Seventy days. That's what the federal Speedy Trial Act gives you from indictment to trial. The average complex federal case takes 12 to 18 months. Do the math - something has to give, and what gives is your "right" to speed. In almost every federal case, the defense attorney asks you to waive speedy trial. Not because they're lazy. Because 70 days isn't enough time to save your life.

The gap between the statutory deadline and actual case timelines creates a choice most defendants don't understand until they're staring at a waiver form. Insist on your right to speed, and you force your attorney into a trial they haven't fully prepared for. Waive it, and you enter a procedural dance that can stretch for years - a dance the Supreme Court has made extremely complicated.

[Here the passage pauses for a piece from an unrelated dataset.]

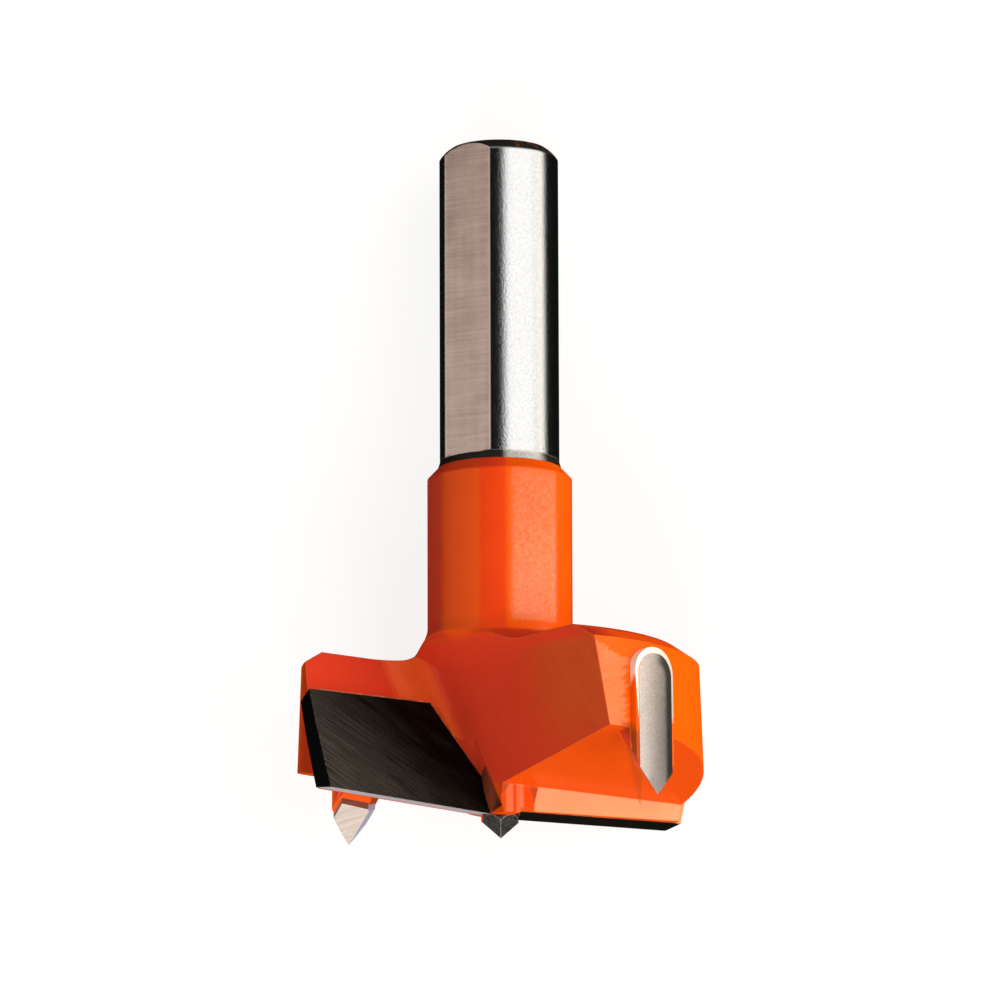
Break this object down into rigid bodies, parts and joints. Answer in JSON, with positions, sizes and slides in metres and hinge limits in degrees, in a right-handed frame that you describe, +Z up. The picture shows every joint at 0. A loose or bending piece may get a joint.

Welcome to Spodek Law Group. We handle federal criminal defense, and one of the most common questions we get is whether to waive speedy trial rights. The answer is almost always yes - but understanding why requires knowing what the law actualy says, what it doesnt say, and what happens when you try to use it.

The 70-Day Timeline That Nobody Actually Follows

The Speedy Trial Act, codified at 18 U.S.C. § 3161, sets strict deadlines for federal criminal cases. An indictment must be filed within 30 days from the date of your arrest or the service of a summons. Trial must begin within 70 days from the filing of the indictment, or from the date you first appear before the court - whichever comes later. Congress even built in a minimum: your trial cant start less then 30 days from your first appearance, to make sure you have atleast some time to prepare.

But here's where it gets complicated. The Act includes a long list of "excludable" time periods - delays that dont count against the 70-day clock. Time spent on pretrial motions gets excluded. Competency evaluations get excluded. Delays caused by a codefendant get excluded. And most importantly, continuances granted for the "ends of justice" get excluded - if the judge makes specific findings on the record that the delay serves justice better then forcing the case to trial. The judge has to articulate exactly why, and can't just cite "general congestion" or say the prosecution needs more time becuase they weren't ready. This means every single continuance requires a separate hearing and separate findings. It's not a simple checkbox - its a procedural requirement that takes time itself.

The practical reality is that complex federal cases - especially white-collar prosecutions, conspiracy charges, or cases with multiple defendants - routinely take 12 to 18 months to reach trial. Some take longer. The government may have spent years building the case before you ever knew you were a target. They walk into the courtroom with boxes of documents, witness statements, and expert reports. You get the file and have weeks to catch up.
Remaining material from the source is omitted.